De Baudelaire au monastère
De lui, Huysmans écrit : « Il s’est converti peu à peu, lentement ». « Durtal avait cessé depuis près de deux années de fréquenter le monde des lettres […] mais prier ? Je n’en ai pas le désir ; je suis hanté par le Catholicisme, grisé par son atmosphère d’encens et de cire, je rôde autour de lui, touché jusqu’aux larmes par ses prières, pressuré jusqu’aux moelles par ses psalmodies et par ses chants ». « Que se passe-t-il dans ses livres, interrogeait Remy de Gourmont. Il se passe lui-même. » Paradoxe de Huysmans (il y en a cent) : ce sont les gloses de Huysmans sur Huysmans les plus éclairantes. D’abord l’autobiographie signée du nom de sa compagne Anna Meunier dans Hommes d’aujourd’hui en 1885 (parallèle à celle de Mallarmé) : « Cyprien Tibaille, et André, Folantin et Des Esseintes ne sont en somme qu’une seule et même personne […] cette personne est M. Huysmans cela se sent ». Les livres suivent précisément ses hésitations puis ses visites des cathédrales et ses retraites, pénitence, symbolique, liturgie : la Trappe, Ligugé. Puis sa réponse à l’enquête de Jules Huret sur l’évolution littéraire. Surtout, la « Postface écrite vingt ans après le roman en 1903 » et un an après la mort de Zola, « un artiste un peu massif mais doué de puissants poumons et de gros poings », il se remémore sa « condition d’âme », son itinéraire de Schopenhauer, « route carrossable » à l’Église. « Le naturalisme s’essoufflait à tourner la meule dans le même cercle. » Simultanément, avant et après À rebours, les romans de Huysmans sont peuplés d’artistes et d’écrivains qui organisent leurs logis, et déploient de véritables essais esthétiques comme Des Hermies instruisant le procès du naturalisme en ouverture de Là-bas : « il n’y avait plus rien de debout dans les lettres en désarroi, rien sinon un besoin de surnaturel qui à défaut d’idées plus élevées trébuchait de toutes parts comme il pouvait dans le spiritisme et dans l’occulte ». « Quand même Dieu n’existerait pas, la religion serait encore sainte et divine. » « Dieu est le seul être qui, pour régner, n’ait même pas besoin d’exister », notait Baudelaire dans ses Fusées.

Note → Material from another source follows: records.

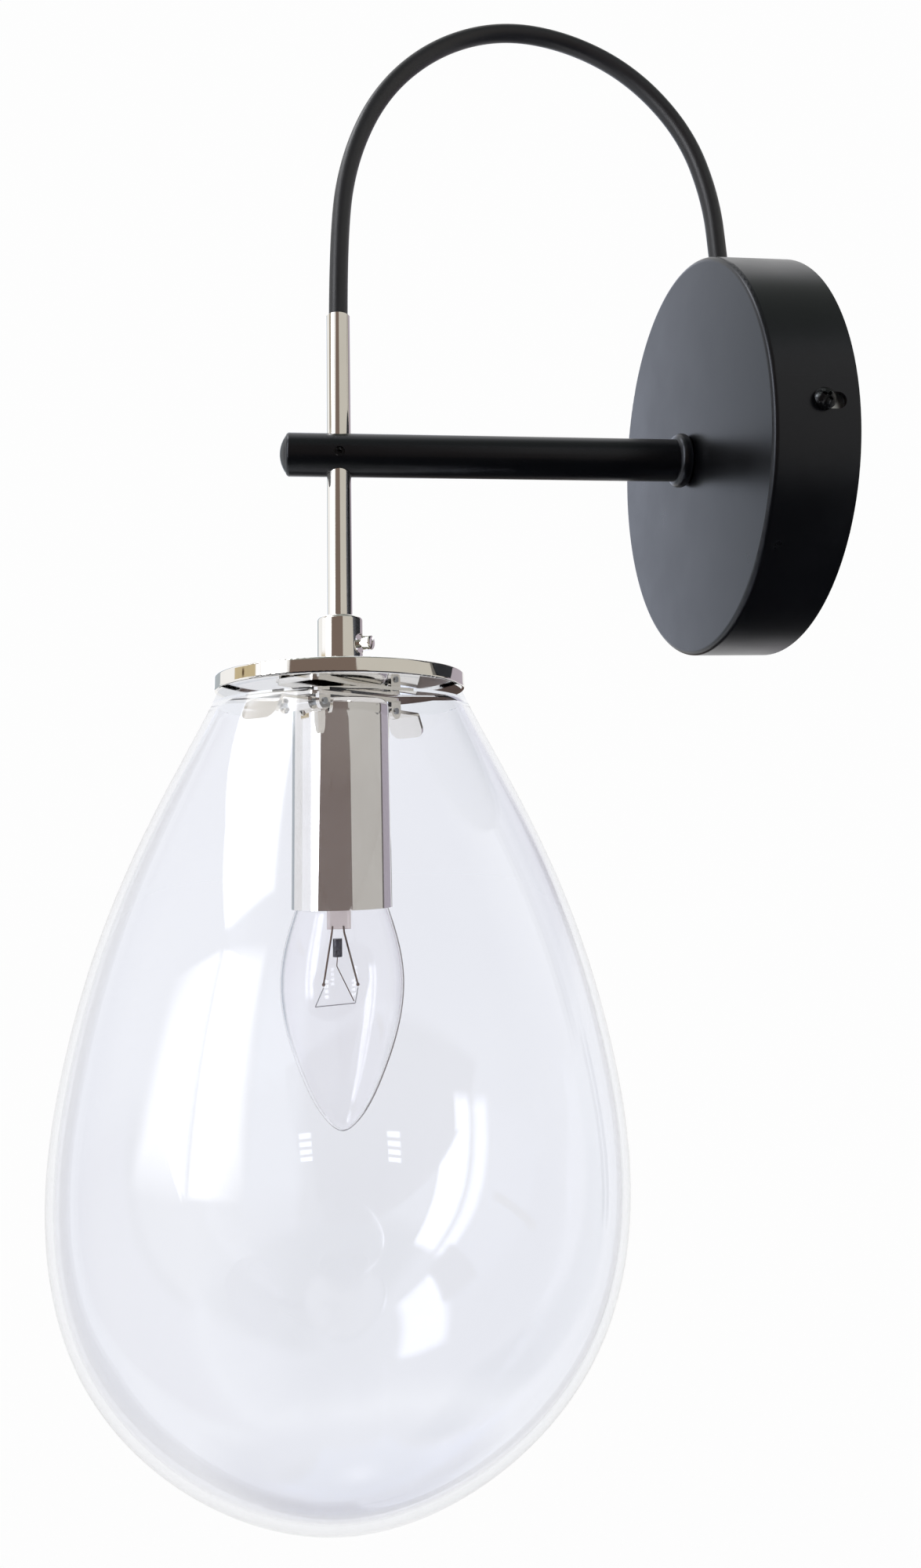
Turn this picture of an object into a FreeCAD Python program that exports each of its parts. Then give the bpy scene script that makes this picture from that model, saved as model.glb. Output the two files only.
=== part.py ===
import FreeCAD
import Part
import math
import os

# Hanging pendant wall sconce: a round canopy on the wall, a straight arm, an upright rod that
# slides through the arm, and an egg-shaped glass shade that hangs under a flat disc.
# Millimetres. The origin is on the wall behind the canopy's centre, the wall is the plane Y = 0,
# the room is towards -Y and +Z is up.

# canopy: a pressed steel pan, open towards the wall
canopy_diameter = 120.0
canopy_depth = 23.0
canopy_sheet = 1.2
canopy_edge_radius = 1.4
side_screw_below_centre = 6.3
side_screw_from_wall = 9.8
side_slot_height = 4.4
side_slot_length = 8.4
side_screw_head_diameter = 5.8
side_screw_head_height = 2.3
arm_hole_radius = 4.7
cable_hole_radius = 4.1
cable_bush_flange_radius = 5.2

# strap behind the canopy
strap_length = 114.4
strap_width = 24.0
strap_thickness = 1.5
strap_ear_depth = 16.0
strap_ear_half_width = 7.0
strap_tapped_radius = 1.5
earth_screw_x = -18.0
tongue_width = 20.0
tongue_top = 36.0
wall_slot_spacing = 64.0
wall_slot_length = 11.0
wall_slot_width = 4.4
block_half_width = 8.5
block_front = 12.5
block_low = 14.0
block_high = 29.0
block_pole_x = 4.2
block_pole_z = 21.5
block_foot_screw_z = 32.5

# arm
arm_diameter = 13.0
arm_bore = 9.0
arm_reach = 130.0
arm_overhang = 14.5
arm_cap_dome = 3.0
collar_diameter = 16.6
collar_thickness = 4.2
collar_edge_radius = 1.9
nipple_bore_radius = 2.9
nipple_length = 32.0
nipple_inner_end = 12.0
arm_washer_thickness = 1.2
arm_nut_across_flats = 14.0
arm_nut_thickness = 5.0
grub_screw_z = -1.1
grub_screw_radius = 1.44
grub_screw_length = 2.3
grub_socket_radius = 0.8
grub_socket_depth = 1.0

# upright rod
rod_diameter = 7.3
rod_bore = 4.6
rod_above_arm = 45.5
rod_thread_diameter = 6.6
rod_running_gap = 0.05
rod_mouth_depth = 14.0
rod_end = -83.8

# cap of the shade
disc_diameter = 70.0
disc_thickness = 4.2
disc_underside = -71.0
sleeve_diameter = 13.1
sleeve_height = 17.2
sleeve_screw_z = -57.6
sleeve_screw_angle = 61.0

# glass shade
glass_top = -71.1
glass_bottom = -262.2
glass_wall = 1.8
neck_opening_radius = 30.0
neck_outer_radius = 34.4
glass_profile = [
    (47.1, -98.0),
    (60.6, -130.0),
    (69.5, -166.0),
    (71.4, -191.0),
    (64.5, -221.4),
    (40.1, -248.0),
]

# glass holder with two sprung wings
wing_angle = -41.0
wing_pivot_radius = 16.0
wing_pivot_z = -75.7
wing_above_pivot = 0.9
wing_width = 11.6
wing_sheet = 1.0
wing_knuckle_radius = 1.9
wing_knuckle_half_width = 3.6
wing_flat_end = 30.4
wing_tab_length = 7.2
wing_tab_slope = 64.0
wing_tab_corner = 2.8
carrier_thickness = 1.5
carrier_width = 15.4
carrier_half_length = 19.0
carrier_ear_radius = 2.3
carrier_ear_sheet = 1.2
wing_pin_diameter = 1.8

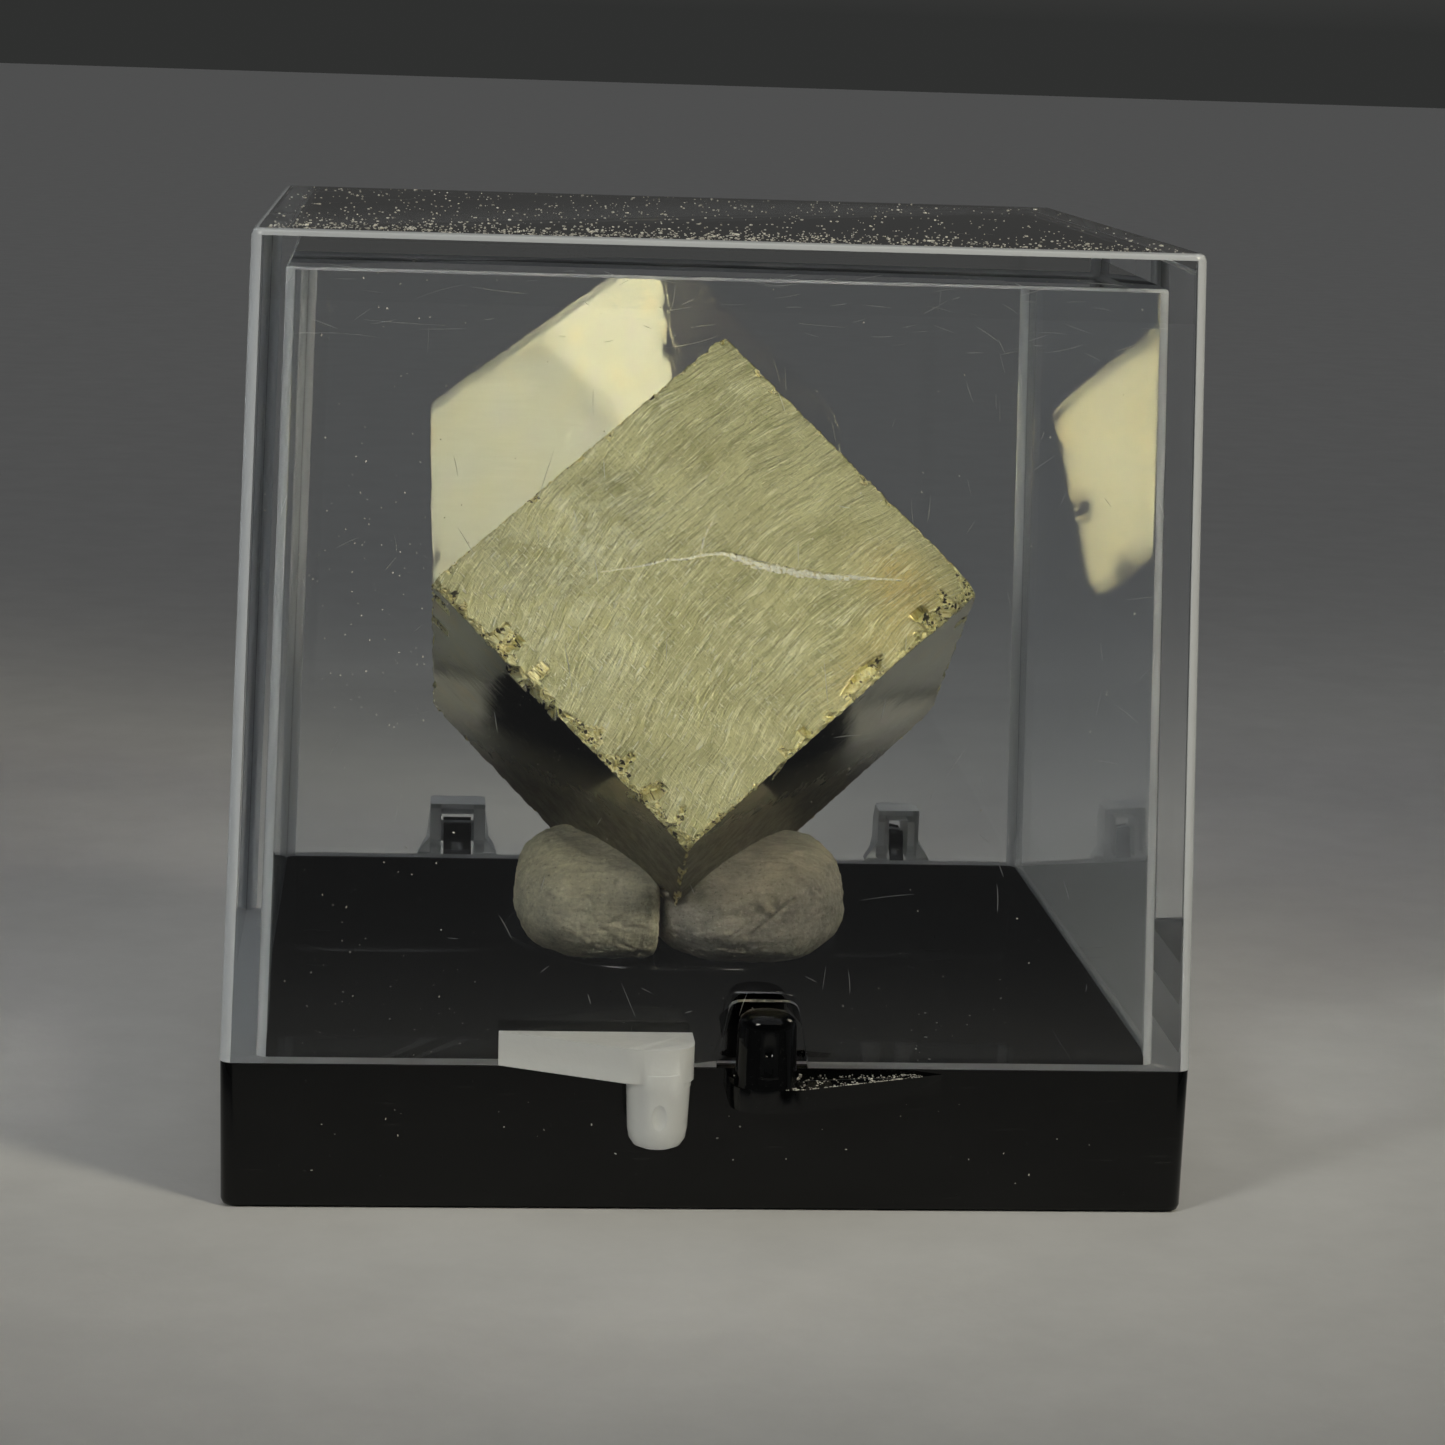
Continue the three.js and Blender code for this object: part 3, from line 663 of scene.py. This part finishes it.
def keep_off_cube(p, gap):
    """Points that would be inside the crystal are moved out to its nearest lower face."""
    local = (p - CUBE_CENTRE) @ AXES
    over = CUBE_HALF + gap - np.abs(local)
    inside = (over > 0).all(axis=1)
    side = np.argmin(np.where(local[:, :3] > 0, over, over + np.array([50, 50, 0])), axis=1)
    for axis in range(3):
        pick = inside & (side == axis)
        local[pick, axis] += np.sign(local[pick, axis]) * over[pick, axis]
    return local @ AXES.T + CUBE_CENTRE


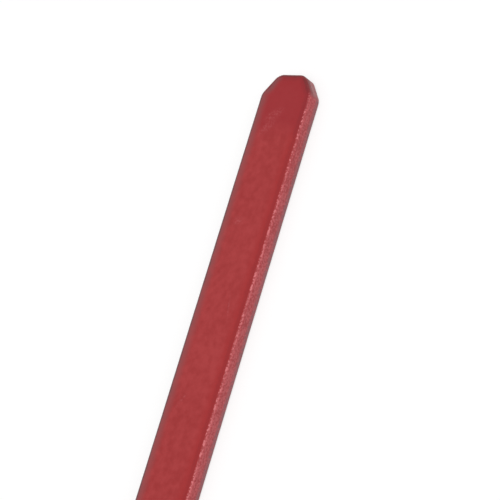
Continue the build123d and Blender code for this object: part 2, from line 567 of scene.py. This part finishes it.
face_roughness = node(
    vinyl, "ShaderNodeMath",
    {0: mottle, 1: mottle_roughness_more, 2: face_roughness_least}, operation="MULTIPLY_ADD",
)
vinyl_roughness = node(
    vinyl, "ShaderNodeMath",
    {0: reach["wall"], 1: wall_roughness_more, 2: face_roughness}, operation="MULTIPLY_ADD",
)
peel = node(vinyl, "ShaderNodeBump", {"Height": peel_cloud, "Distance": peel_depth})
wall_relief = node(vinyl, "ShaderNodeMath", {0: grain, 1: reach["wall"]}, operation="MULTIPLY")
skin = node(
    vinyl, "ShaderNodeBump", {"Height": wall_relief, "Distance": grain_depth, "Normal": peel}
)
vinyl_shader = node(
    vinyl, "ShaderNodeBsdfPrincipled",
    {"Base Color": colour, "IOR": vinyl_ior, "Roughness": vinyl_roughness, "Normal": skin},
)
node(vinyl, "ShaderNodeOutputMaterial", {"Surface": vinyl_shader})
grip.data.materials.append(vinyl)

# ---- Floor ----------------------------------------------------------------------------------
# The tool lies on a sheet of white paper, wide enough to run past every view. The camera and
# mirror-like metal see it glow a little, so that it reads as white and still takes the shadow.
floor_half_width = 6.0
paper_colour = (0.35, 0.35, 0.35, 1.0)
paper_glow = 0.67
floor_bm = bmesh.new()
bmesh.ops.create_grid(floor_bm, x_segments=1, y_segments=1, size=floor_half_width)
floor_mesh = bpy.data.meshes.new("floor")
floor_bm.to_mesh(floor_mesh)
floor_bm.free()
floor = bpy.data.objects.new("floor", floor_mesh)
scene.collection.objects.link(floor)

paper = bare_material("white_paper")
path = node(paper, "ShaderNodeLightPath")
seen = path.outputs["Is Camera Ray"]
for ray in ("Is Glossy Ray", "Is Transmission Ray"):
    seen = node(paper, "ShaderNodeMath", {0: seen, 1: path.outputs[ray]}, operation="MAXIMUM")
plain = node(paper, "ShaderNodeBsdfDiffuse", {"Color": paper_colour})
glow = node(paper, "ShaderNodeEmission", {"Color": (1, 1, 1, 1), "Strength": paper_glow})
bright = node(paper, "ShaderNodeAddShader", {0: plain, 1: glow})
sheet = node(paper, "ShaderNodeMixShader", {0: seen, 1: plain, 2: bright})
node(paper, "ShaderNodeOutputMaterial", {"Surface": sheet})
floor.data.materials.append(paper)

# ---- Studio ---------------------------------------------------------------------------------
# White walls all round turn to a dimmer ceiling, and one wide soft lamp hangs over the tool. It
# is on the near side and high, so the shadow falls short behind the bar.
wall_strength = 1.0
wall_rise = 0.05  # where the walls start to turn, with 1 straight overhead
ceiling_strength = 0.62
ceiling_rise = 0.4
lamp_elevation = math.radians(52)
lamp_distance = 2.5
lamp_width = 4.2
lamp_power = 50

studio = bpy.data.worlds.new("studio")
scene.world = studio
studio.use_nodes = True
studio.node_tree.nodes.clear()
direction = node(studio, "ShaderNodeTexCoord")
rise = node(studio, "ShaderNodeSeparateXYZ", {"Vector": direction.outputs["Generated"]})
strength = node(
    studio, "ShaderNodeMapRange",
    {
        "Value": rise.outputs["Z"], "From Min": wall_rise, "From Max": ceiling_rise,
        "To Min": wall_strength, "To Max": ceiling_strength,
    },
)
walls = node(studio, "ShaderNodeBackground", {"Color": (1, 1, 1, 1), "Strength": strength})
node(studio, "ShaderNodeOutputWorld", {"Surface": walls})

towards_lamp = Vector((0, -math.cos(lamp_elevation), math.sin(lamp_elevation)))
lamp_data = bpy.data.lights.new("main_lamp", "AREA")
lamp_data.shape = "DISK"
lamp_data.size = lamp_width
lamp_data.energy = lamp_power
lamp = bpy.data.objects.new("main_lamp", lamp_data)
scene.collection.objects.link(lamp)
lamp_facing = (-towards_lamp).to_track_quat("-Z", "Y").to_matrix().to_4x4()
lamp.matrix_world = Matrix.Translation(towards_lamp * lamp_distance) @ lamp_facing

# ---- Camera ---------------------------------------------------------------------------------
# A long lens looks down on the handle from in front of the tool and turns until the handle
# climbs the frame, leaning to the right, with the handle's end near the top.
camera_azimuth = math.radians(-19.75)
camera_elevation = math.radians(48.11)
camera_roll = math.radians(58.01)
camera_distance = 0.5485
camera_aim = Vector((0.07352, -0.00546, 0.0064))
camera_lens = 115.2
sensor_width = 36.0

towards_camera = Vector((
    math.sin(camera_azimuth) * math.cos(camera_elevation),
    -math.cos(camera_azimuth) * math.cos(camera_elevation),
    math.sin(camera_elevation),
))
camera_data = bpy.data.cameras.new("camera")
camera_data.lens = camera_lens
camera_data.sensor_width = sensor_width
camera = bpy.data.objects.new("camera", camera_data)
scene.collection.objects.link(camera)
looking = (-towards_camera).to_track_quat("-Z", "Y").to_matrix().to_4x4()
rolled = looking @ Matrix.Rotation(-camera_roll, 4, "Z")
camera.matrix_world = Matrix.Translation(camera_aim + towards_camera * camera_distance) @ rolled
scene.camera = camera

scene.view_settings.view_transform = "Standard"
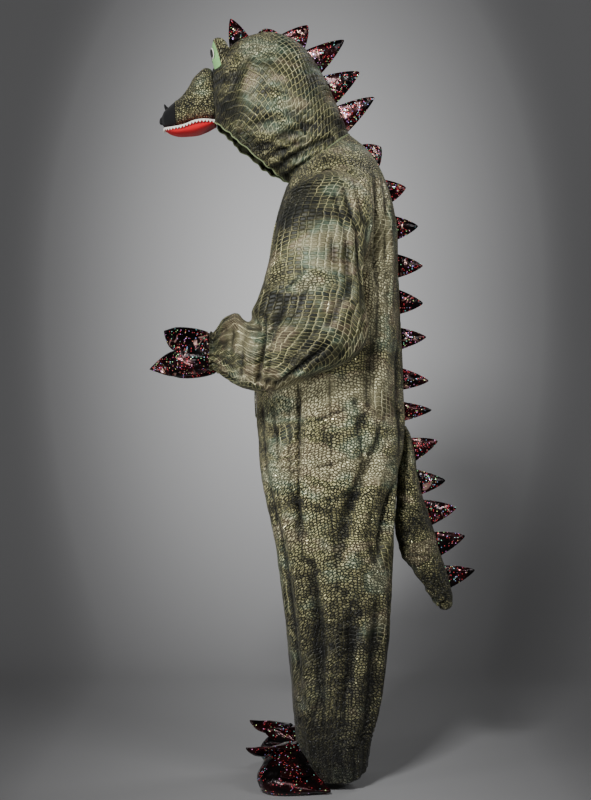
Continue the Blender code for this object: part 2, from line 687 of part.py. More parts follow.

« Fort heureusement les jours de la littérature psychologique à affabulation romanesque sont comptés. Je m’assure que le coup dont elle ne se relèvera pas lui a été porté par Huysmans », écrit dès 1928 André Breton dans Nadja à propos d’À rebours. En 1940, il empruntera l’humour noir – le mot et les textes – au naturaliste (En marche, En rade) mais Breton est sûrement plus Durtal qu’il ne le croit : l’atelier de la rue Fontaine, aujourd’hui partiellement reconstitué au mur du Centre Pompidou, a tout d’une église athée surréaliste réenchantant le monde : « Précieux Breton », dira Maurice Nadeau. De façon générale, on peut suivre dans la littérature française trois voies issues de Huysmans (Folantin, Des Esseintes, Durtal), parfois mêlées (bien avant Breton, Paul Valéry-Monsieur Teste, qui a fait d’À rebours son livre de chevet et prélevé « la marquise sortit à cinq heures » dans la postface du livre, écrira en 1927 un Durtal ou les points d’une conversion), parfois autonomes : je songe pêle-mêle à des titres de Gide, Larbaud, Bernanos, Duhamel, Bove, Guérin, Leiris, Bataille, Malraux, Sartre, Genet, Perec, Vian, Gainsbourg, Sollers, Quignard… Enfin, Michel Houellebecq, mi-Folantin mi-Durtal, bien avant Soumission. Ultime paradoxe de Huysmans : entière ou démembrée, son œuvre semble anticiper le XXe siècle, de tous côtés.